Thursday, October 29, 2015

Surrender

Photo Credit: Hillsong Church Facebook Page
I sat, arms crossed, body language closed.  I wasn't waiting in expectation.  I wasn't tuned in.  I was going through the motions.  Outwardly, playing it cool - inwardly completely destroyed by weariness.

It's amazing how you can sit in a room, surrounded by 10,000 other people, and feel like you are the only one.  The only one that struggles.  The only one that questions.  The only one that doubts.  I am living a life that more than half this world would only dream of living - yet, I sit, wondering if God still sees me.

That morning, I went through the motions of worship, maybe one measly hand up, maybe my eyes closed once or twice - searching for connection.  Wondering if He would meet me in my brokenness.  When the last note played I knew I was the one standing between He and I, between the unified Spirit I was longing for.  He whispered, "Surrender," I screamed, "No."  "My child, my daughter - Surrender."  I, with my sarcastic tone and my defiant spirit unfurled, "I will surrender only if he, the speaker, Brian Houston, lays his hands on me and anoints me himself."  You see, it wasn't a challenge.  It wasn't even a test.  It was a statement made in complete and utter brokenness and unbelief.  I threw my words out with no anticipation that it may even happen.  Because, really, that would mean that God - the Creator of the Universe - actually heard me.  I was beyond believing that.

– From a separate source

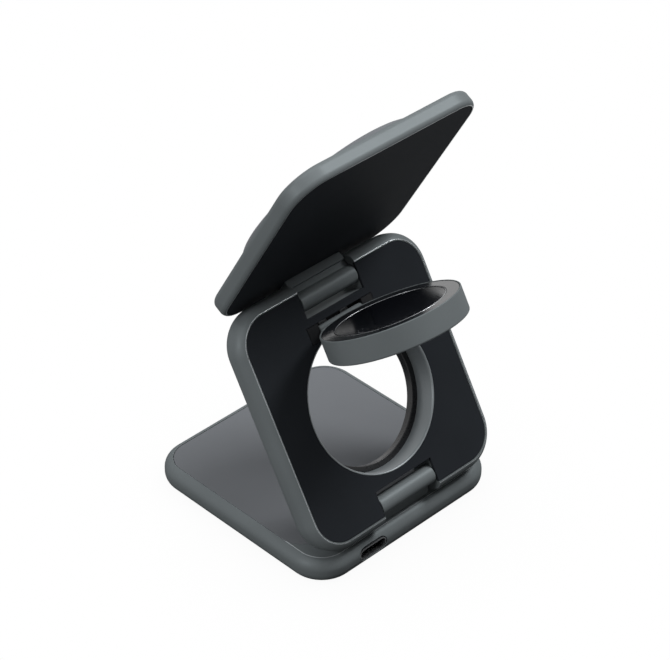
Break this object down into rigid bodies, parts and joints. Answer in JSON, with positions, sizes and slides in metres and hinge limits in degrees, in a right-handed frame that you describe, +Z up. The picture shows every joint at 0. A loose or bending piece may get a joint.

Within minutes, as he stood on stage and began to speak of God's goodness...he stopped.  His head bowed, his eyes closed, his voice spoke.  "Are there people here tonight, people in ministry, who are weary..."  My head dropped, my eyes closed, my tears fell.  "Are you tired, worn down, jaded..."  The flood gates opened.  My shoulders shook, my eyes formed rivers, my body felt weak.  "If you are weary, and worn down and jaded would you make your way up to the stage..."  I felt gentle hands from friends push me forward, no idea how I would even be able to take steps.

I stood in front of 10,000 people, with many other weary, worn out and jaded travelers beside me, completely broken.  The depths of my brokenness poured out in physical form.  I could hardly stand.  I certainly couldn't stop sobbing.  I fought hard to control it all, not really wanting anyone to see the real, broken me standing there.  But my spirit made way to surrender.  And in that moment, I felt the biggest, most gentle, loving hands placed on my head.  It startled me at first, wondering if it was God himself in human form touching me but instead, it was he.  Brian.  Brian Houston.  The one person I mocked God in delivering an anointing I was sure wouldn't come.  But God - the Creator of the Universe - even in all of my defiant rambling and unbelieving words - pierced the Heavenly atmosphere to lay hands on a broken girl needing to know that her Father sees her still.  That even in my weariness, my worn out-ness, my jadedness - He sees me still.  "You were not meant to carry this burden, child...it is mine to bear." "But you called me to this place, how could you have picked me?  I am so, so broken."  "That is why I have called you, my daughter.  I work best through broken things."

In a world filled with billions of people, you can still feel alone.  Unseen.  That is the Enemy's plan, you see.  Isolate.  Separate.  Deceive.  Destroy.  How many of us walk this road anticipating trials but never anticipate loneliness or weariness?  We begin believing his lies, wondering if we are, in fact, walking this alone - forgetting the footsteps walking right beside us.

"In this world you will have trouble..." it says, "...but take heart."  TAKE HEART!  Keep going.  Don't look back.  Don't sit down.  Don't take a break.  TAKE HEART.  Rest in Me.  Wait on Me.  Find peace in Me.

Surrender.
Not my plan, Father, Yours.
Believe in the unbelievable.
See the invisable.
Walk the narrow.
Love the unloveable.

Surrender.  Something happened when I surrendered.  I danced.  My hands have never lifted higher.  My eyes have never cried harder.  My smile has never been bigger.  I wasn't going through the motions.  I saw my God.  He saw me.  I praised Him.  I thanked Him.  I worshipped Him.  I surrendered.
"The Spirit of the Sovereign Lord is on me,
    because the Lord has anointed me
    to proclaim good news to the poor.
He has sent me to bind up the brokenhearted,
    to proclaim freedom for the captives
    and release from darkness for the prisoners,
2to proclaim the year of the Lord’s favor
    and the day of vengeance of our God,
to comfort all who mourn,
    and provide for those who grieve in Zion—
to bestow on them a crown of beauty
    instead of ashes,
the oil of joy
    instead of mourning,
and a garment of praise
    instead of a spirit of despair.
They will be called oaks of righteousness,
    a planting of the Lord
    for the display of his splendor."   -Isaiah 61:1-3
In this world, surrender leads to bondage and imprisonment.
In His world, Surrender leads to freedom.